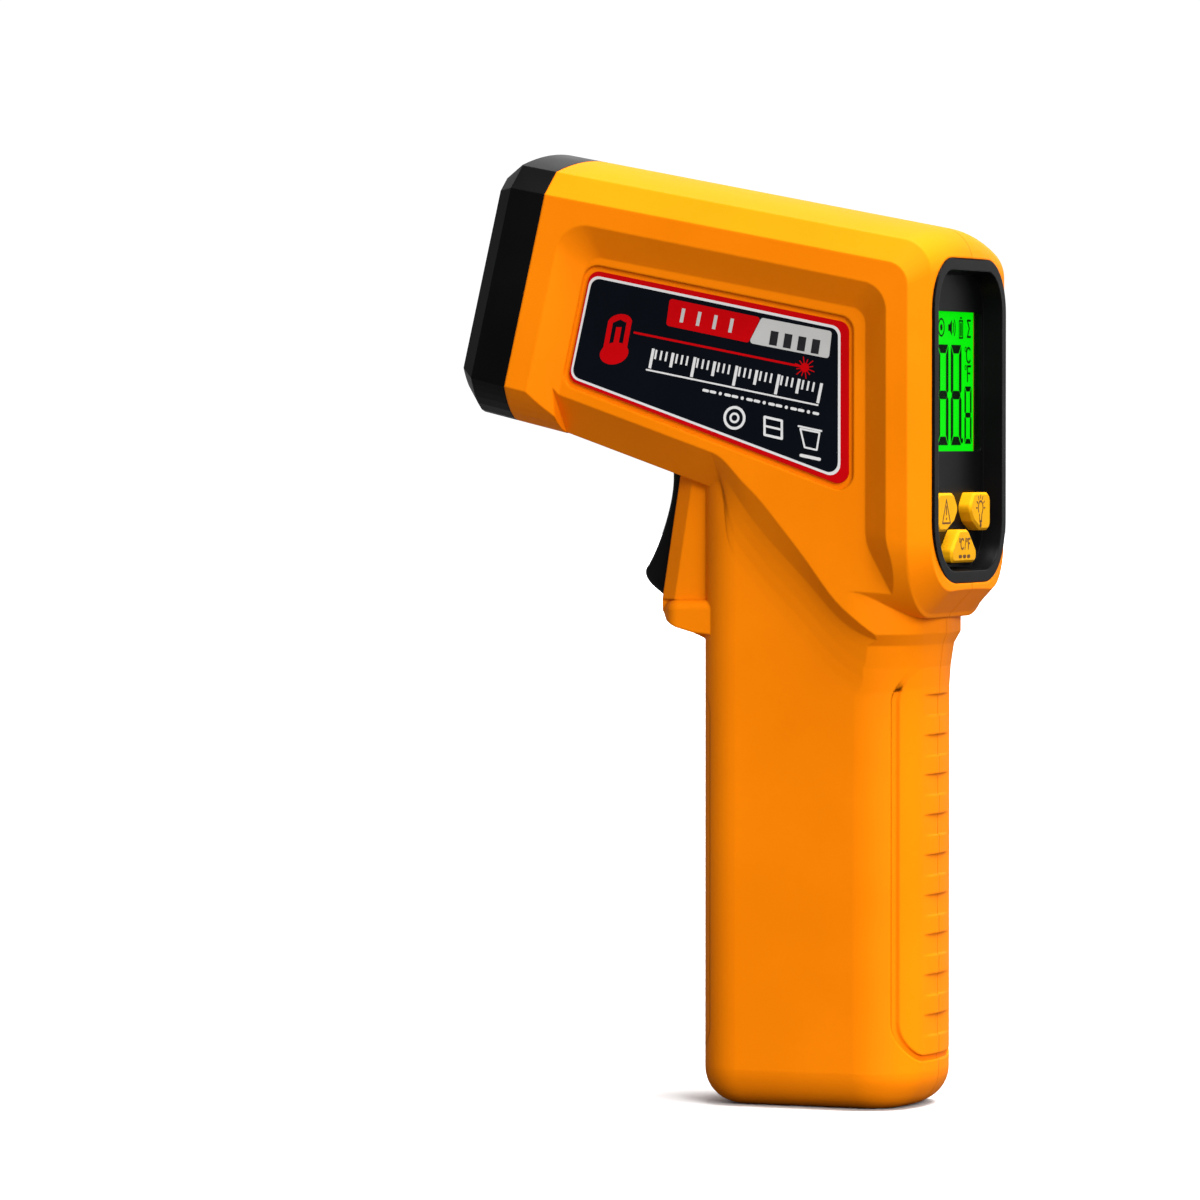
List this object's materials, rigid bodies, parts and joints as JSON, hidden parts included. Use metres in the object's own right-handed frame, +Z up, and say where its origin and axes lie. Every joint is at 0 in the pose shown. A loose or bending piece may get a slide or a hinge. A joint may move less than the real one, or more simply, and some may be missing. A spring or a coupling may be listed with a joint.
{
  "type": "infrared thermometer",
  "caption": "Pistol-shaped infrared thermometer with black nose cap, finger trigger, lit rear display, three keys and a battery door in the grip.",
  "frame": {"origin": "centre of the flat base of the grip", "axes": "+Z up along the grip, the instrument aims along -X tilted up by 13 degrees, the display faces +X, the left side is -Y"},
  "size_m": [0.078, 0.038, 0.1457],
  "materials": {
    "case_orange": "moulded ABS, satin",
    "black_gloss": "moulded ABS, glossy black",
    "black_matte": "moulded ABS, black",
    "label_film": "printed polyester film",
    "key_yellow": "silicone rubber keys",
    "silicone_grey": "silicone rubber",
    "clear": "clear acrylic",
    "lcd_green": "lit liquid crystal panel",
    "diffuser": "white light guide",
    "zebra": "conductive elastomer strip",
    "pcb": "green solder mask",
    "chip": "moulded epoxy",
    "steel": "nickel-plated steel",
    "brass": "turned brass",
    "spring_steel": "nickel-plated spring wire",
    "lens_ir": "milky infrared-transmitting Fresnel lens",
    "cell_wrap": "shrink sleeve",
    "wire_red": "insulated lead",
    "connector": "nylon header",
    "case_inside": "black moulded holder"
  },
  "bodies": {
    "case": {"shell_left": "case_orange", "shell_right": "case_orange", "nose_cap": "black_gloss", "display_bezel": "black_gloss", "display_window": "clear", "lcd_panel": "lcd_green", "backlight": "diffuser", "zebra_strips": "zebra", "return_pad": "silicone_grey", "key_switches": "chip", "main_board": "pcb", "board_screws": "steel", "mcu_chip": "chip", "board_parts": "chip", "buzzer": "chip", "board_connectors": "connector", "trigger_pin": "steel", "trigger_board": "pcb", "trigger_switch": "chip", "trigger_spring": "spring_steel", "cell_1": "cell_wrap", "cell_2": "cell_wrap", "battery_tray": "case_inside", "contact_plates": "steel", "contact_springs": "spring_steel", "label_left": "label_film", "label_right": "label_film", "case_screws": "steel", "battery_leads": "wire_red", "sensor_leads": "wire_red", "laser_leads": "wire_red", "trigger_leads": "wire_red", "ir_lens": "lens_ir", "lens_retainer": "case_inside", "optics_tube": "case_inside", "sensor_can": "steel", "sensor_window": "clear", "sensor_board": "pcb", "laser_window": "clear", "laser_lens": "clear", "laser_body": "brass", "laser_diode": "steel", "laser_board": "pcb", "laser_holder": "case_inside"},
    "button_laser": {"button_laser": "key_yellow", "plunger_laser": "connector"},
    "button_light": {"button_light": "key_yellow", "plunger_light": "connector"},
    "button_mode": {"button_mode": "key_yellow", "plunger_mode": "connector"},
    "trigger": {"trigger": "black_gloss"},
    "trigger_plunger": {"trigger_plunger": "connector"},
    "battery_door": {"battery_door": "case_orange"}
  },
  "joints": [
    {"name": "trigger_pull", "type": "hinge", "parent": "case", "child": "trigger", "pos_m": [-0.0155, 0, 0.0975], "axis": [0, -1, 0], "range_deg": [0, 9], "stiffness_Nm_per_rad": 0.12, "springref_deg": -22.92, "deforming": ["trigger_spring"]},
    {"name": "switch_press", "type": "slide", "parent": "case", "child": "trigger_plunger", "axis": [1, 0, 0], "range_m": [0, 0.002]},
    {"name": "door_swing", "type": "hinge", "parent": "case", "child": "battery_door", "pos_m": [-0.0173, 0, 0.0087], "axis": [0, -1, 0], "range_deg": [0, 95]},
    {"name": "laser_key_press", "type": "slide", "parent": "case", "child": "button_laser", "axis": [-1, 0, 0], "range_m": [0, 0.0006], "stiffness_N_per_m": 900, "springref_m": -0.0006},
    {"name": "light_key_press", "type": "slide", "parent": "case", "child": "button_light", "axis": [-1, 0, 0], "range_m": [0, 0.0006], "stiffness_N_per_m": 900, "springref_m": -0.0006},
    {"name": "mode_key_press", "type": "slide", "parent": "case", "child": "button_mode", "axis": [-1, 0, 0], "range_m": [0, 0.0006], "stiffness_N_per_m": 900, "springref_m": -0.0006}
  ],
  "couplings": [
    {"joint": "switch_press", "follows": "trigger_pull", "m_per_rad": 0.0119}
  ]
}
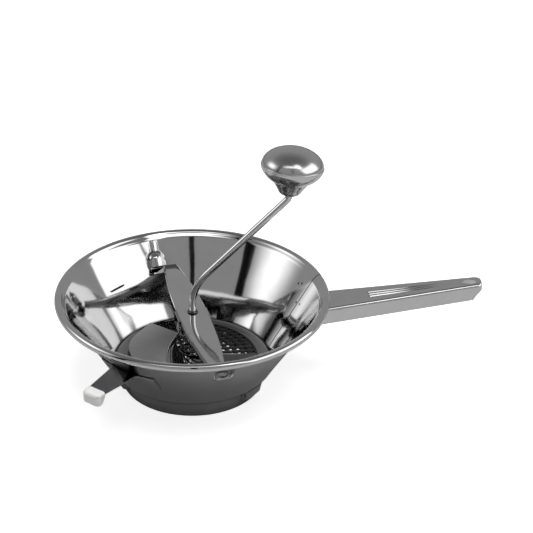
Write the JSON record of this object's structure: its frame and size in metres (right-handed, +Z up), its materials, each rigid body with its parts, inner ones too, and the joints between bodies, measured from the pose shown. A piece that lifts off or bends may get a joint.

-=-=-

**EXERCISE OBJECTIVE**
The word "axes" appears in how many lines of the records? Give the number only.

**PROBLEM SOLUTION**
2